El deterioro de las relaciones de Turquía con Estados Unidos alcanzó el jueves una cota desconocida en el último medio siglo. La condena por el Comité de Relaciones Exteriores de la Cámara de Representantes del genocidio armenio cometido por el Imperio Otomano entre 1915 y 1917, un hecho negado solo por los sucesivos gobiernos turcos, y el propósito del Gobierno de Recep Tayyip Erdogan de autorizar al Ejército acciones de castigo en suelo iraquí contra los independentistas kurdos del PKK han hecho saltar todas las alarmas. Ni la debilidad extrema del Gobierno de Bush ni la presión de la opinión pública turca, educada en considerar el genocidio una acción de guerra contra la Rusia zarista en la que se registraron medio millón de bajas entre la población armenia, ayudan a recuperar la serenidad.
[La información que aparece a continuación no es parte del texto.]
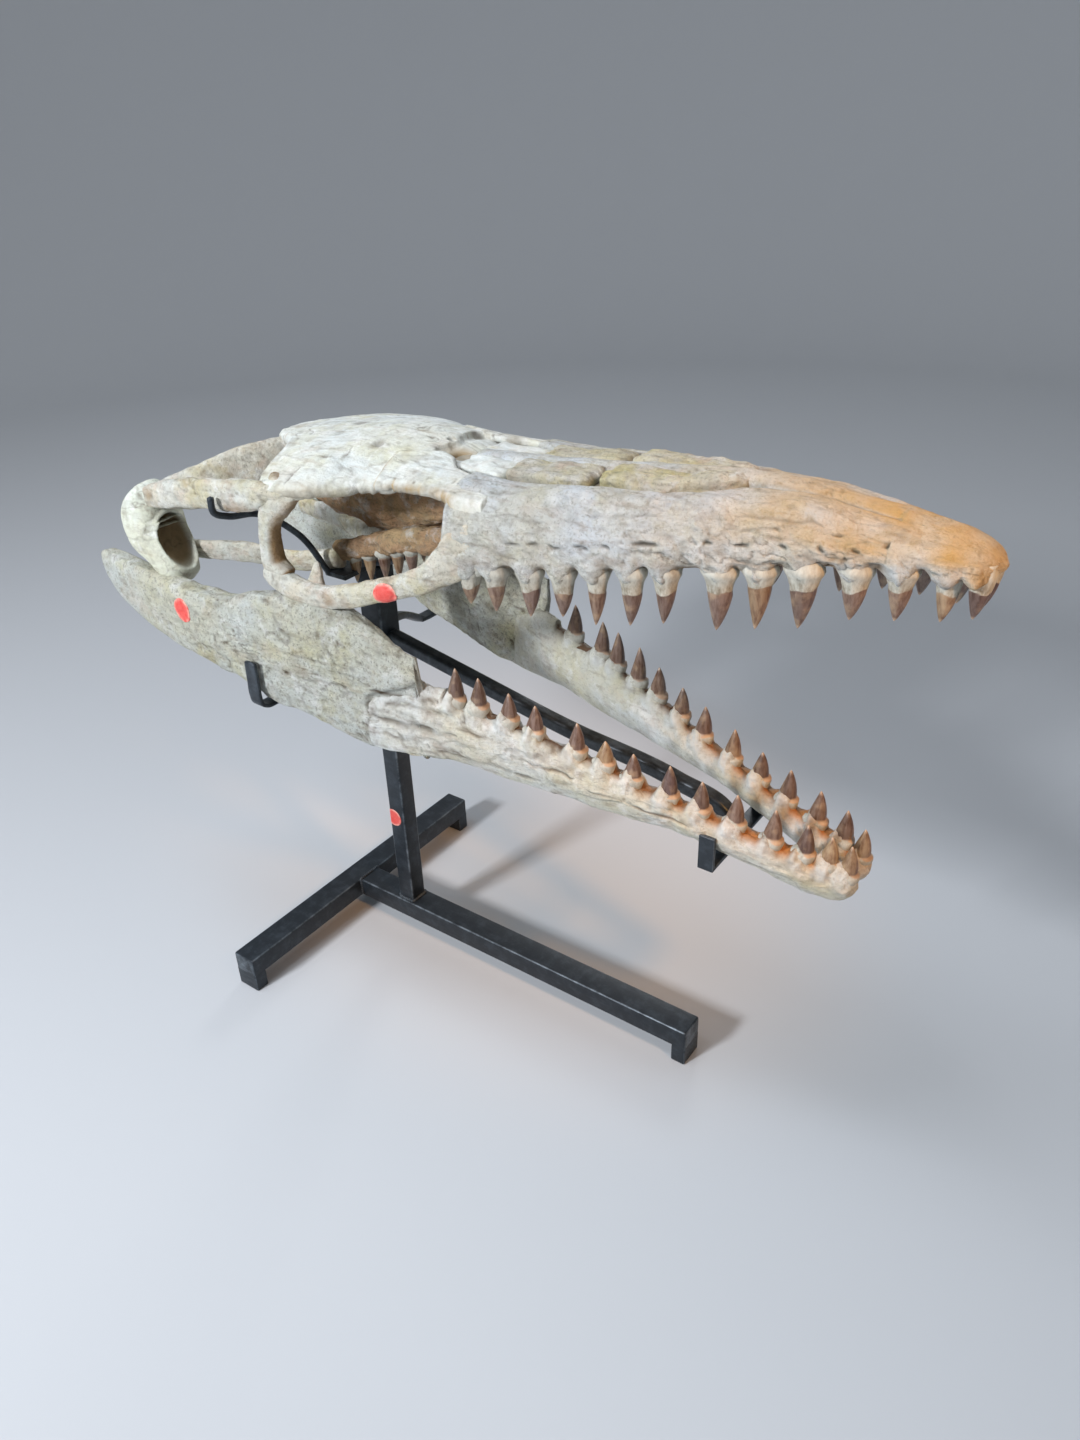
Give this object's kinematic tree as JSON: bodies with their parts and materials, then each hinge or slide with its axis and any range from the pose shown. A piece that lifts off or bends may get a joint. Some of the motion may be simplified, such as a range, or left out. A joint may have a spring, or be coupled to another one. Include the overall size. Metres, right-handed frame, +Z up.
{
  "type": "fossil mosasaur skull",
  "caption": "Life-size fossil skull of a marine reptile with open toothed jaws, held on a welded black steel stand.",
  "frame": {"origin": "on the floor under the middle of the object's box: midway between the lower jaw's rear tip and the snout tip, on the middle plane", "axes": "+X along the skull to the snout, +Y to the animal's left, +Z up from the floor that the feet stand on"},
  "size_m": [0.884, 0.382, 0.635],
  "materials": {
    "bone": "matt fossil bone with brown enamel teeth",
    "matrix": "matt phosphate sediment",
    "steel": "satin black paint"
  },
  "bodies": {
    "root": {"braincase": "bone", "coronoid_left": "bone", "coronoid_right": "bone", "dentary_left": "bone", "dentary_right": "bone", "frontal": "bone", "jugal_left": "bone", "jugal_right": "bone", "maxilla_left": "bone", "maxilla_right": "bone", "naris_fill_left": "matrix", "naris_fill_right": "matrix", "parietal": "bone", "postdentary_left": "bone", "postdentary_right": "bone", "postfrontal_left": "bone", "postfrontal_right": "bone", "postorbital_bar_left": "bone", "postorbital_bar_right": "bone", "prefrontal_left": "bone", "prefrontal_right": "bone", "premaxilla": "bone", "pterygoid_left": "bone", "pterygoid_right": "bone", "pterygoid_wing_left": "bone", "pterygoid_wing_right": "bone", "quadrate_left": "bone", "quadrate_right": "bone", "stand_arm_left": "steel", "stand_arm_right": "steel", "stand_crossbar": "steel", "stand_foot_front": "steel", "stand_foot_rear_left": "steel", "stand_foot_rear_right": "steel", "stand_front_clip": "steel", "stand_front_clip_tab_left": "steel", "stand_front_clip_tab_right": "steel", "stand_jaw_hook_floor_left": "steel", "stand_jaw_hook_floor_right": "steel", "stand_jaw_hook_wall_left": "steel", "stand_jaw_hook_wall_right": "steel", "stand_jaw_rod": "steel", "stand_long_bar": "steel", "stand_palate_bar": "steel", "stand_palate_strut": "steel", "stand_post": "steel", "stand_post_head": "steel", "stand_rear_rod_left": "steel", "stand_rear_rod_right": "steel", "suspensorium_left": "bone", "suspensorium_right": "bone", "temporal_arch_left": "bone", "temporal_arch_right": "bone"}
  },
  "joints": []
}
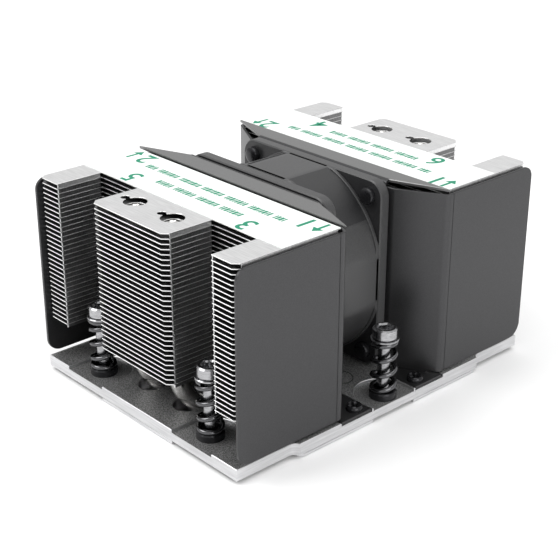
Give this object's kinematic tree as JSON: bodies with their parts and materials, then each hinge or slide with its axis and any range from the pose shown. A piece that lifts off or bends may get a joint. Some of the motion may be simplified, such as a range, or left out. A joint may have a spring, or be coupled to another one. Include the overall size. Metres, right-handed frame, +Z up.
{
  "type": "active server cpu heatsink",
  "caption": "Low server processor cooler: flat base, stacked level fins on upright heat pipes at each end, a fan between dark folded shrouds, and captive spring screws.",
  "frame": {"origin": "middle of the underside of the contact pad, which is the lowest face", "axes": "+Z up from the processor, +Y along the air flow from the front fin stack to the rear one, +X across"},
  "size_m": [0.0924, 0.1182, 0.0643],
  "materials": {
    "base": "bead-blasted, bright machined edges",
    "pipe": "nickel-plated",
    "fin": "bright rolled sheet",
    "shroud": "dark satin",
    "label": "matt film",
    "fan_plastic": "fine matt",
    "magnet": "bonded magnet",
    "winding": "enamelled copper wire",
    "board": "board",
    "motor_steel": "plain",
    "ferrule": "black oxide",
    "spring": "black finish",
    "black_screw": "black oxide",
    "tab_screw": "zinc plated",
    "screw": "nickel-plated"
  },
  "bodies": {
    "cooler": {"base_plate": "base", "fan_circuit_board": "board", "fan_frame": "fan_plastic", "fan_screws": "black_screw", "front_bearing": "motor_steel", "front_label": "label", "front_lower_fins": "fin", "front_shroud": "shroud", "front_upper_fins": "fin", "heat_pipe_left": "pipe", "heat_pipe_right": "pipe", "rear_bearing": "motor_steel", "rear_label": "label", "rear_lower_fins": "fin", "rear_shroud": "shroud", "rear_upper_fins": "fin", "screw_ferrule_1": "ferrule", "screw_ferrule_2": "ferrule", "screw_ferrule_3": "ferrule", "screw_ferrule_4": "ferrule", "screw_ferrule_5": "ferrule", "screw_ferrule_6": "ferrule", "screw_spring_1": "spring", "screw_spring_2": "spring", "screw_spring_3": "spring", "screw_spring_4": "spring", "screw_spring_5": "spring", "screw_spring_6": "spring", "stator_core": "motor_steel", "stator_windings": "winding", "tab_screws": "tab_screw"},
    "fan_rotor": {"fan_impeller": "fan_plastic", "rotor_yoke": "motor_steel", "rotor_magnet": "magnet", "rotor_shaft": "motor_steel"},
    "screw_1_slider": {"screw_washer_1": "screw"},
    "screw_1_body": {"cooler_screw_1": "screw", "retaining_ring_1": "screw"},
    "screw_2_slider": {"screw_washer_2": "screw"},
    "screw_2_body": {"cooler_screw_2": "screw", "retaining_ring_2": "screw"},
    "screw_3_slider": {"screw_washer_3": "screw"},
    "screw_3_body": {"cooler_screw_3": "screw", "retaining_ring_3": "screw"},
    "screw_4_slider": {"screw_washer_4": "screw"},
    "screw_4_body": {"cooler_screw_4": "screw", "retaining_ring_4": "screw"},
    "screw_5_slider": {"screw_washer_5": "screw"},
    "screw_5_body": {"cooler_screw_5": "screw", "retaining_ring_5": "screw"},
    "screw_6_slider": {"screw_washer_6": "screw"},
    "screw_6_body": {"cooler_screw_6": "screw", "retaining_ring_6": "screw"}
  },
  "joints": [
    {"name": "fan_spin", "type": "hinge", "parent": "cooler", "child": "fan_rotor", "pos_m": [0, 0, 0.03455], "axis": [0, 1, 0], "continuous": true},
    {"name": "screw_1_press", "type": "slide", "parent": "cooler", "child": "screw_1_slider", "axis": [0, 0, 1], "range_m": [-0.005, 0], "stiffness_N_per_m": 3000, "springref_m": 0.004, "deforming": ["screw_spring_1"]},
    {"name": "screw_1_turn", "type": "hinge", "parent": "screw_1_slider", "child": "screw_1_body", "pos_m": [0.0416, 0, 0], "axis": [0, 0, 1], "continuous": true},
    {"name": "screw_2_press", "type": "slide", "parent": "cooler", "child": "screw_2_slider", "axis": [0, 0, 1], "range_m": [-0.005, 0], "stiffness_N_per_m": 3000, "springref_m": 0.004, "deforming": ["screw_spring_2"]},
    {"name": "screw_2_turn", "type": "hinge", "parent": "screw_2_slider", "child": "screw_2_body", "pos_m": [-0.0416, 0, 0], "axis": [0, 0, 1], "continuous": true},
    {"name": "screw_3_press", "type": "slide", "parent": "cooler", "child": "screw_3_slider", "axis": [0, 0, 1], "range_m": [-0.005, 0], "stiffness_N_per_m": 3000, "springref_m": 0.004, "deforming": ["screw_spring_3"]},
    {"name": "screw_3_turn", "type": "hinge", "parent": "screw_3_slider", "child": "screw_3_body", "pos_m": [0.0253, -0.052, 0], "axis": [0, 0, 1], "continuous": true},
    {"name": "screw_4_press", "type": "slide", "parent": "cooler", "child": "screw_4_slider", "axis": [0, 0, 1], "range_m": [-0.005, 0], "stiffness_N_per_m": 3000, "springref_m": 0.004, "deforming": ["screw_spring_4"]},
    {"name": "screw_4_turn", "type": "hinge", "parent": "screw_4_slider", "child": "screw_4_body", "pos_m": [-0.0253, 0.052, 0], "axis": [0, 0, 1], "continuous": true},
    {"name": "screw_5_press", "type": "slide", "parent": "cooler", "child": "screw_5_slider", "axis": [0, 0, 1], "range_m": [-0.005, 0], "stiffness_N_per_m": 3000, "springref_m": 0.004, "deforming": ["screw_spring_5"]},
    {"name": "screw_5_turn", "type": "hinge", "parent": "screw_5_slider", "child": "screw_5_body", "pos_m": [-0.0253, -0.052, 0], "axis": [0, 0, 1], "continuous": true},
    {"name": "screw_6_press", "type": "slide", "parent": "cooler", "child": "screw_6_slider", "axis": [0, 0, 1], "range_m": [-0.005, 0], "stiffness_N_per_m": 3000, "springref_m": 0.004, "deforming": ["screw_spring_6"]},
    {"name": "screw_6_turn", "type": "hinge", "parent": "screw_6_slider", "child": "screw_6_body", "pos_m": [0.0253, 0.052, 0], "axis": [0, 0, 1], "continuous": true}
  ]
}
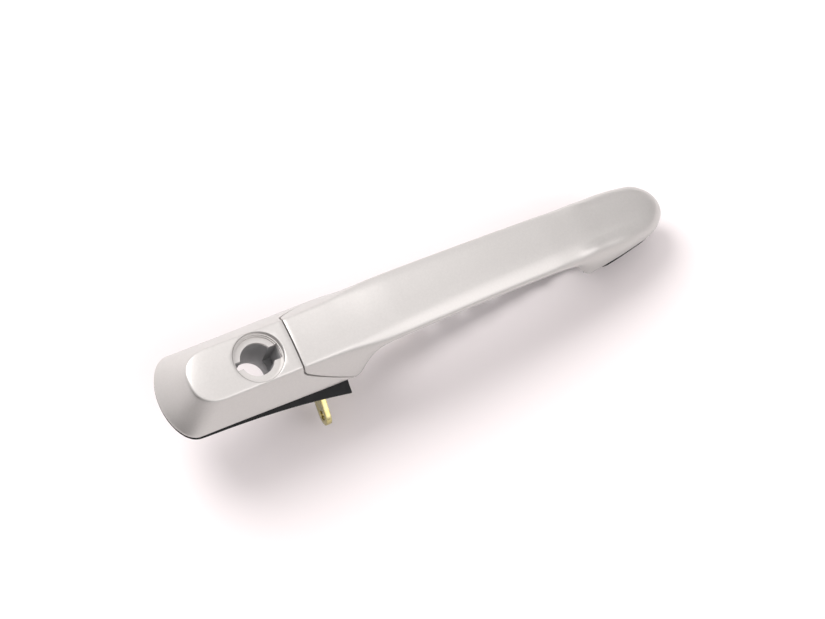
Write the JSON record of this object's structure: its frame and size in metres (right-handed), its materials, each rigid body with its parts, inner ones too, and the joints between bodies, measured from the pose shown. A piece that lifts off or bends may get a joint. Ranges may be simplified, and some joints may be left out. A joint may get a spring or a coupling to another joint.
{
  "type": "car door handle",
  "caption": "Pull-type exterior door handle: silver grip hinged at its front foot, end cap with lock bore, gaskets, carrier behind the door skin and a release lever.",
  "frame": {"origin": "on the lock axis, level with the end cap's bottom edge", "axes": "+X from the end cap to the grip's nose, +Y across the handle, +Z out of the door along the lock axis"},
  "size_m": [0.24, 0.0463, 0.0588],
  "materials": {
    "silver_paint": "silver metallic paint under clear lacquer",
    "grey_plastic": "moulded, matt grey",
    "black_rubber": "moulded, satin black",
    "black_nylon": "glass-filled nylon, matt black",
    "dark_plastic": "fine-grained dark grey moulding",
    "zinc_screw": "bright zinc plate",
    "steel": "ground steel",
    "spring_steel": "oiled spring steel",
    "brass_insert": "turned brass",
    "cast_zinc": "die-cast zinc, satin",
    "white_acetal": "natural acetal",
    "yellow_zinc": "yellow passivated zinc plate"
  },
  "bodies": {
    "base": {"cap_shell": "silver_paint", "lock_housing": "grey_plastic", "rear_gasket": "black_rubber", "front_gasket": "black_rubber", "carrier": "black_nylon", "cap_screws": "zinc_screw", "housing_screws": "zinc_screw", "lever_pin": "steel", "lever_clip": "spring_steel", "lever_spring": "spring_steel", "front_pin": "steel", "front_clip": "spring_steel", "rail_inserts": "brass_insert", "rear_insert": "brass_insert"},
    "grip": {"grip_shell": "silver_paint", "grip_cover": "dark_plastic", "core_plate": "steel", "hinge_arm": "cast_zinc", "hinge_bush": "white_acetal", "tail_hook": "cast_zinc", "arm_screws": "zinc_screw", "hook_screws": "zinc_screw", "cover_screws": "zinc_screw"},
    "lever": {"release_lever": "yellow_zinc", "lever_bush": "white_acetal"}
  },
  "joints": [
    {"name": "grip_pull", "type": "hinge", "parent": "base", "child": "grip", "pos_m": [0.188, 0, -0.004], "axis": [0, 1, 0], "range_deg": [0, 5]},
    {"name": "lever_turn", "type": "hinge", "parent": "base", "child": "lever", "pos_m": [0.028, -0.009, -0.022], "axis": [1, 0, 0], "range_deg": [0, 46], "stiffness_Nm_per_rad": 0.08, "springref_deg": -28.65, "deforming": ["lever_spring"]}
  ],
  "couplings": [
    {"joint": "lever_turn", "follows": "grip_pull", "ratio": 9.1}
  ]
}
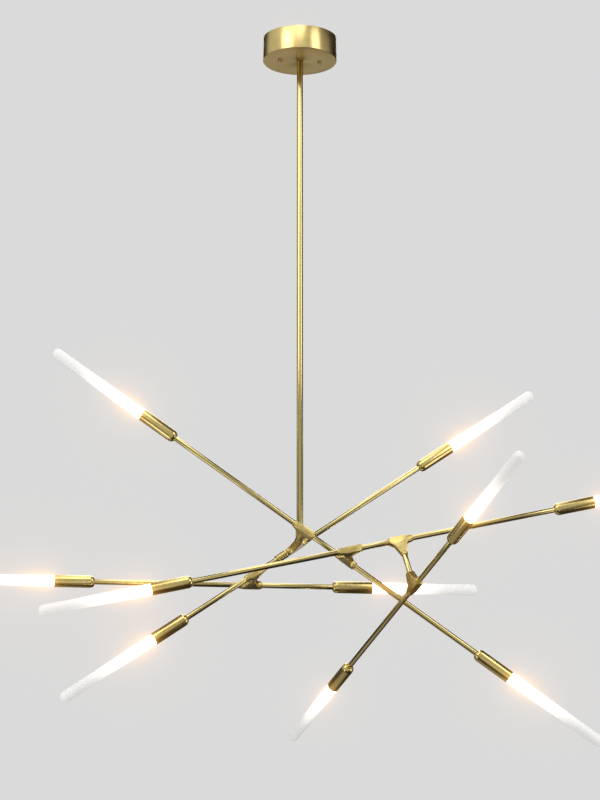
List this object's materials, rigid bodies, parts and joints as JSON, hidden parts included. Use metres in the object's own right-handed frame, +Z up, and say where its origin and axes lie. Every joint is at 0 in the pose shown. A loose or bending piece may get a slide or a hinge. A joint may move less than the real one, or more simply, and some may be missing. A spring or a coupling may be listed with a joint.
{
  "type": "sputnik chandelier",
  "caption": "Ceiling light on a straight stem, with crossing adjustable arms joined by turning tees, and a brass cup with a frosted glass tube at each end of every arm.",
  "frame": {"origin": "centre of the canopy's open rim, in the ceiling plane, on the stem's axis", "axes": "+Z up into the ceiling, +X to the right across the front of the light, +Y away from the front"},
  "size_m": [1.2736, 0.7919, 1.2579],
  "materials": {
    "brushed_brass": "satin brushed",
    "frosted_glass": "frosted, white",
    "zinc_plated_steel": "zinc plated",
    "driver_case": "matte white",
    "light_module_aluminium": "bare turned"
  },
  "bodies": {
    "canopy": {"canopy_cover": "brushed_brass", "ceiling_strap": "zinc_plated_steel", "swivel_bar": "zinc_plated_steel", "strap_screw": "zinc_plated_steel", "canopy_studs": "zinc_plated_steel", "canopy_cap_nuts": "brushed_brass", "led_driver": "driver_case"},
    "stem": {"stem_tube": "brushed_brass", "stem_locknut": "zinc_plated_steel", "hub_coupling": "brushed_brass"},
    "arm1": {"arm1_hub_tee": "brushed_brass", "arm1_outer_tee": "brushed_brass", "arm3_pivot_nipple": "brushed_brass", "arm1_middle_tube": "brushed_brass", "arm1_left_tube": "brushed_brass", "arm1_left_cup": "brushed_brass", "arm1_left_glass": "frosted_glass", "arm1_right_tube": "brushed_brass", "arm1_right_cup": "brushed_brass", "arm1_right_glass": "frosted_glass", "arm1_light_modules": "light_module_aluminium"},
    "arm2": {"arm2_hub_tee": "brushed_brass", "arm2_outer_tee": "brushed_brass", "arm4_pivot_nipple": "brushed_brass", "arm2_lock_collar": "brushed_brass", "arm2_middle_tube": "brushed_brass", "arm2_left_tube": "brushed_brass", "arm2_left_cup": "brushed_brass", "arm2_left_glass": "frosted_glass", "arm2_right_tube": "brushed_brass", "arm2_right_cup": "brushed_brass", "arm2_right_glass": "frosted_glass", "arm2_light_modules": "light_module_aluminium"},
    "arm3": {"arm3_inner_tee": "brushed_brass", "arm3_outer_tee": "brushed_brass", "arm5_pivot_rod": "brushed_brass", "arm3_middle_tube": "brushed_brass", "arm3_left_tube": "brushed_brass", "arm3_left_cup": "brushed_brass", "arm3_left_glass": "frosted_glass", "arm3_right_tube": "brushed_brass", "arm3_right_cup": "brushed_brass", "arm3_right_glass": "frosted_glass", "arm3_light_modules": "light_module_aluminium"},
    "arm4": {"arm4_tee": "brushed_brass", "arm4_left_tube": "brushed_brass", "arm4_left_cup": "brushed_brass", "arm4_left_glass": "frosted_glass", "arm4_right_tube": "brushed_brass", "arm4_right_cup": "brushed_brass", "arm4_right_glass": "frosted_glass", "arm4_light_modules": "light_module_aluminium"},
    "arm5": {"arm5_tee": "brushed_brass", "arm5_left_tube": "brushed_brass", "arm5_left_cup": "brushed_brass", "arm5_left_glass": "frosted_glass", "arm5_right_tube": "brushed_brass", "arm5_right_cup": "brushed_brass", "arm5_right_glass": "frosted_glass", "arm5_light_modules": "light_module_aluminium"}
  },
  "joints": [
    {"name": "stem_swivel", "type": "hinge", "parent": "canopy", "child": "stem", "pos_m": [0, 0, -0.042], "axis": [0, 0, 1], "range_deg": [-170, 170]},
    {"name": "arm1_pivot", "type": "hinge", "parent": "stem", "child": "arm1", "pos_m": [0, 0, -0.905], "axis": [-0.153, 0.9809, -0.12], "range_deg": [-10, 20]},
    {"name": "arm2_pivot", "type": "hinge", "parent": "stem", "child": "arm2", "pos_m": [0, 0, -0.905], "axis": [-0.153, 0.9809, -0.12], "range_deg": [-25, 10]},
    {"name": "arm3_pivot", "type": "hinge", "parent": "arm1", "child": "arm3", "pos_m": [0.07941, -0.06925, -0.94866], "axis": [0.0958, -0.9946, 0.039], "range_deg": [-20, 5]},
    {"name": "arm4_pivot", "type": "hinge", "parent": "arm2", "child": "arm4", "pos_m": [-0.08026, 0.05686, -0.96284], "axis": [-0.161, 0.9809, -0.1087], "range_deg": [-25, 10]},
    {"name": "arm5_pivot", "type": "hinge", "parent": "arm3", "child": "arm5", "pos_m": [0.17653, -0.10413, -0.97022], "axis": [0.2379, -0.2657, -0.9342], "range_deg": [-15, 5]}
  ]
}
A poco más de un año de la elección presidencial, y con la ventaja de tener mayoría en ambas cámaras, es improbable que el Partido Demócrata renuncie a entorpecer todos los días la gestión de la crisis iraquí. De ella forma parte la idea apenas aceptada por la Casa Blanca de que la unidad de Irak depende en gran medida de garantizar al Kurdistán una gran autonomía. El proyecto alarma a Ankara, que teme que el Kurdistán iraquí sea el embrión de un Estado independiente.

Los demócratas creen que la resolución sobre Armenia puede ser una buena moneda de cambio para contener al Gobierno turco. Pero a estas alturas de las diferencias entre el islamista moderado Erdogan y los generales, las ansias de estos de cruzar la frontera del Kurdistán son inseparables de la disposición de aquel a dar el visto bueno. La mancha del desastre iraquí ha vuelto a crecer.